It cost me 80% of my resources to box Russia and Turkey in to the corner making me utterly powerless because I was bound to writing the same support orders every turn and Turkey was powerless to join the rest of the game.

So did Turkey not think to try to work with you against Russia, Or did one of them talk to Italy to get them to come for you? Did Russia talk to France, or You/Turkey talk to England? Diplomacy is a full board game. Somewhere along the line, it was in someone's interest to help you, Russia or Turkey to break the stalemate.

JamesR87 wrote:
There absolutely is Player Elimination ... As my above scenario details. In fact it's almost worse because this game can, just at the cost of a few resources from a leading player, make it impossible for someone to play anymore. And player elimination is perfectly possible given all you need to do is take and hold all of someone's supply centres by the time unit production ticks around.
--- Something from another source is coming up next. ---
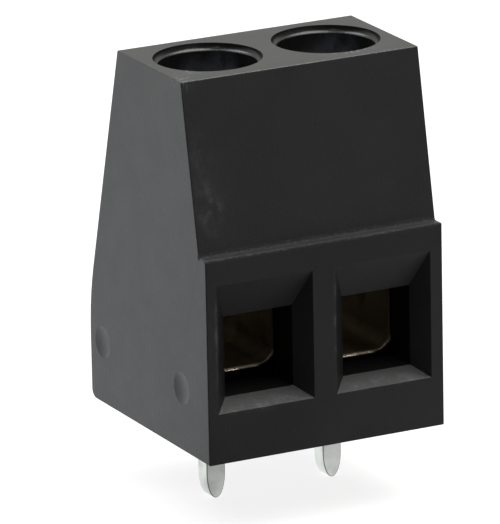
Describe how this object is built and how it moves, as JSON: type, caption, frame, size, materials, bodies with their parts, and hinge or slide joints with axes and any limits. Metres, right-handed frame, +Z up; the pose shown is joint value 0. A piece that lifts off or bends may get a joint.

Sure, you can win by overwhelming force, but moving the pieces around the board is only a part of the game. The diplomacy, the coersion, the double cross, the reading of body language, the thrill of the stab, it's all there. Sometimes not moving your pieces can be more powerful than moving them.

JamesR87 wrote:
All I'm really saying is that for a game called Diplomacy I'd expect it to have more rules regarding it than games like Risk...

The rulebook would then be almost infinately large, as there's almost nothing that you cannot do or say! I wouldn't condone physical threats or bribery, but they've been used too. There's a wealth of infomration out there about the game to supplement the rulebook. Only the games of chess and bridge have more stuff written about them.

JamesR87 wrote:
I understand this point of view but I'd say its only true when the Negotiators all arrange to defeat the strategist.
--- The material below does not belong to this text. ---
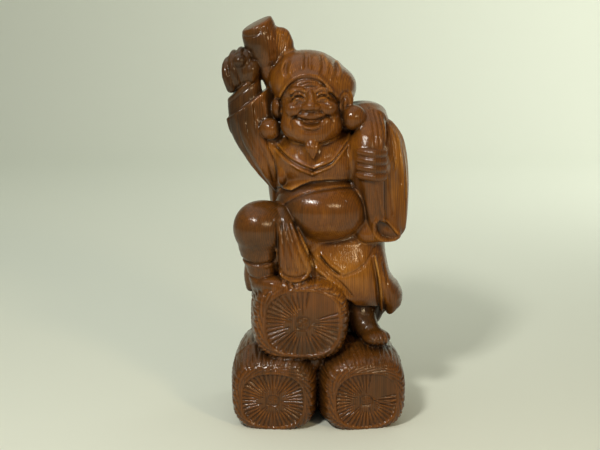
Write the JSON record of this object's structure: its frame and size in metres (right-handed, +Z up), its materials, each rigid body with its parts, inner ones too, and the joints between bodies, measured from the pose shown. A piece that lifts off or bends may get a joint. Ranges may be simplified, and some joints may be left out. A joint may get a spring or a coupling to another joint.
{
  "type": "daikoku figure",
  "caption": "Carved wooden god of fortune on straw rice bales, with raised mallet and a sack over the shoulder; ornament for a shelf or alcove.",
  "frame": {"origin": "under the middle of the figure's outline, on the surface that the bales stand on", "axes": "+Z up; the figure looks along -Y, and +X is to the right of someone who faces it"},
  "size_m": [0.1854, 0.1428, 0.4027],
  "materials": {
    "varnished_wood": "reddish brown carved wood under a glossy clear varnish, near black in the recesses and golden brown on the worn heights, with fine upright grain"
  },
  "bodies": {
    "root": {"daikoku_carving": "varnished_wood"}
  },
  "joints": []
}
By his very nature a pure strategist is predictable as he will always make the most optimum moves, which is his very weakness. 2 communicative collaborators will put a strategist out of the game in short order.

JamesR87 wrote:
We consumed the rules and played them and found the game to be not particularly exciting with our group. I can see it being a lot more fun with strangers where you aren't already fully aware of their habits but there's no depth to this game.

I have to disagree, there's huge depth to this game, it's just that the rules regarding the movement of peices on the board are very simple.

JamesR87 wrote:
If you know the players, you're going to know exactly how the game plays out.

What an amazing advantage to have! All you have to do then, is be a little more unpredictable than them and you're on for the win. But then, won't all the other players be thinking the same thing? Playing with people you know means you know how far to trust them, how far you can push them and so on. Sometimes strangers can be too unpredictable or an unknown quantity.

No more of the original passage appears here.